Applying Lean and Agile in an Age of Rapid Change

One of the most significant challenges faced by senior management in most organizations is keeping up with a pace that continues to accelerate. I have noticed this on numerous occasions in which I have visited organizations in both the public and private sectors, many of whom say they follow the fundamental principles of Lean management and the pursuit of excellence through Six Sigma, but who still hold tedious back-to-back meetings and who restrict employees, vendors and customers to dated communication policies like email.

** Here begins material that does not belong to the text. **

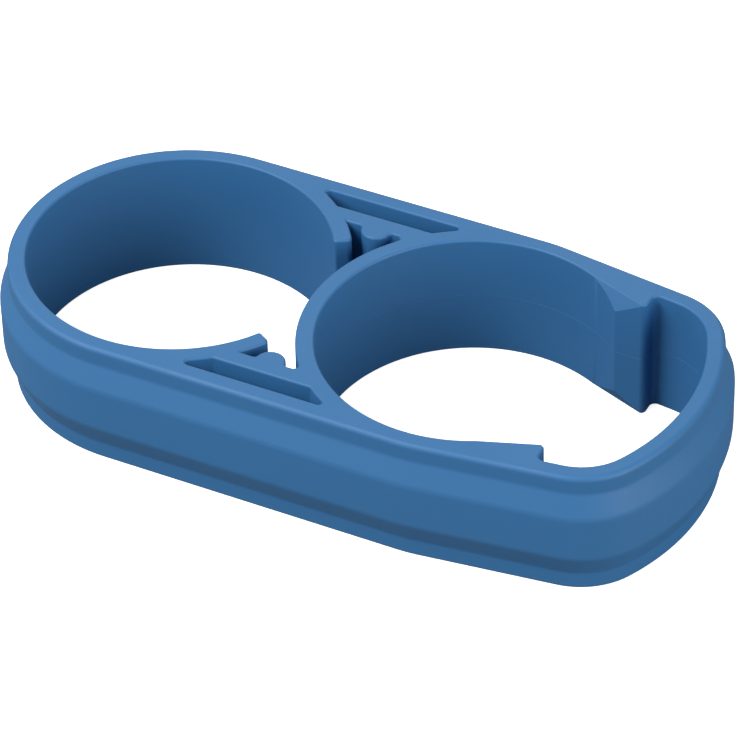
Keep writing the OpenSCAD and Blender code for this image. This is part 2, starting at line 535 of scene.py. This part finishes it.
@dataclass(frozen=True)
class FrameSizes:
    """Sizes of the moulded frame in millimetres, and its outlines."""

    seat_radius: float = 20.0
    seat_gap: float = 42.0
    ring_wall: float = 2.4
    side_wall: float = 2.4
    taper: float = 7.5
    corner_radius: float = 10.0
    end_radius: float = 32.0
    bulge: float = 1.3
    lip_height: float = 2.6
    slope_height: float = 3.2
    tip_angle: float = 31.0
    rib_inner: float = 15.0
    rib_outer: float = 17.4
    slot_outer: float = 20.0
    bump_radius: float = 2.0
    flat_angle: float = 50.0
    shoulder_length: float = 17.3
    shoulder_inner: float = 15.1
    shoulder_tip: float = 0.8
    shoulder_bend: float = 0.5
    lead_angle: float = 70.0
    finger_inner_round: float = 0.4
    finger_outer_round: float = 0.75
    bump_fillet: float = 0.5
    rib_fillet: float = 0.6
    slot_fillet: float = 0.4
    slot_end: float = 0.45
    pocket_fillet: float = 0.8
    height: float = (cad_box[1][2] - cad_box[0][2]) / MM
    lowest_x: float = cad_box[0][0] / MM

    @property
    def side_radius(self) -> float:
        """Radius of the outer wall round the left seat."""
        return self.seat_radius + self.side_wall

    @property
    def ring_radius(self) -> float:
        """Outer radius of the ring walls."""
        return self.seat_radius + self.ring_wall

    @property
    def left_x(self) -> float:
        """Place of the left seat's centre along X."""
        return self.lowest_x + self.bulge + self.side_radius

    @property
    def right_x(self) -> float:
        """Place of the right seat's centre along X."""
        return self.left_x + self.seat_gap

    @property
    def middle_x(self) -> float:
        """Middle between the two seat centres."""
        return (self.left_x + self.right_x) / 2

    @property
    def root_angle(self) -> float:
        """Angle about the left seat at which a rib meets the ring, in degrees."""
        return math.degrees(math.asin(self.rib_inner / self.ring_radius))

    @property
    def taper_length(self) -> float:
        """Length of the tapered side."""
        return math.sqrt(
            (self.end_radius - self.corner_radius) ** 2
            - (self.side_radius - self.corner_radius) ** 2
        )

    @property
    def end_angle(self) -> float:
        """Half angle of the large end arc, in degrees."""
        across = self.side_radius - self.corner_radius
        return math.degrees(math.atan2(across, self.taper_length)) - self.taper

    def outer_wall(self) -> list[Move]:
        """Half of the outer wall's outline, from the left end round to the right one.

        Returns:
            Moves that start at the left end and go along the front.
        """
        turn = 90 - self.end_angle - self.taper
        return [
            Arc(self.side_radius, 90), Line(self.seat_gap),
            Arc(self.side_radius, self.taper), Line(self.taper_length),
            Arc(self.corner_radius, turn), Arc(self.end_radius, self.end_angle),
        ]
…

The reason, they say, is, “we have always done it that way.” When asked about perhaps developing a more collaborative work environment that includes social media access, the reply is, “that’s not how we do things here.”

Agility is Not a Buzzword

The name of the game in business today is agility. This is not a buzzword; it’s an actual concept. It has distinct steps, and it forms the basis for any organization’s survival and prosperity in the current economy and the near future. As outlined in a recent edition of the MIT Sloan Management Review, organizational agility is composed of four routines. These are:

  • strategizing to establish purpose
  • perceiving to connect to the outside world;
  • testing to experiment and learn; and
  • implementing to effect change.

But these four routines are not enough. The organization must further commit to framing these processes within the context of permanent change, which in turn requires constant attention.

I recommend that companies start their plan for future survival by revisiting the concept called “Lean.” Lean, in manufacturing or management, is a process by which a company seeks to deliver its service by delivering value – or more value – to its customers while eliminating wasteful habits and other efficiencies. But this is often taken superficially, with the first order of business being “cut costs” or “fire people.”

The best route towards lean actually takes a surprisingly different direction, involving careful analysis, testing and rebuilding, as best exemplified by the Deming cycle of plan, do, check, act. As the authors of the MIT Sloan article write:

These systems should focus attention and resources on the economic logic of the company and channel resources to its most important activities. Many organizations fail to do these basics well or consistently. In addition, organizations often fail the “check” step by making invalid assumptions regarding performance or skipping over the “check” step entirely.


The Pareto Principle

My favorite is the 80/20 rule. The 80/20 Rule, also known as the Pareto Principle, can be applied to many areas of life. In terms of building a management strategy designed for excellence, efficiency, and change, it highlights a seemingly contradictory notion that you can achieve more in 80 percent of your time than you can in 100 percent. That is, if that extra 20 percent is given over to activities such as project planning, continuous improvement, networking, brainstorming, and design thinking.

Those are all actions that appear to add more work to an already busy day, but in fact, they help to not only organize existing processes into a better sequence but also allow companies to look up, look around, and observe what else is happening in the world.

At that point, application of Six Sigma principles becomes easier. Six Sigma is based on statistical analysis of repeated actions, seeking a goal of excellence that can be measured to six decimal places as in 99.999999 percent.  When a company allows itself time to plan, do, check and act, it also provides for the opportunity to quantify excellence. Motorola might be able to use Six Sigma in assessing the defect rate in chipsets, but how does a service company define excellence in more subjective activities like customer service?  The same way. By identifying and applying metrics. But more importantly, by assigning the time to do this.


Re-Dividing a Fixed Space

When taking on a task such as implementing lean and seeking excellence, one of the fixed assets is time. There are only a set number of hours available to a team in a week. In a typical organization, this is around 40 person-hours per week.

If one was to ignore the 80/20 rule and instead push further into the non-work week, for example asking employees to give 50, 60 or more hours per week to work, the Law of Diminishing Returns kicks in, and it soon becomes apparent that those extra hours do not yield a corresponding increase in productivity, efficiency, or profitability.

If instead, a team looked at their weekly/monthly calendar and subdivided the available person-hours according to the 80/20 rule, a small amount of the available work time would be given over to working on improving the business, establishing and tracking metrics, and reacting to the markets. By doing this, the remaining work time will be finetuned for optimum output.

It’s no longer just about doing more; it’s all about knowing more. My recommendation to anyone looking to bring their company forward into a new age of agile management is to invest part of that 20 percent into efficiently-run meetings in which hard questions are asked, brainstorming is strongly encouraged, and in which industry news from the world outside is actively shared. Change has always been a constant in human life, but it has never happened quite as fast as it is now.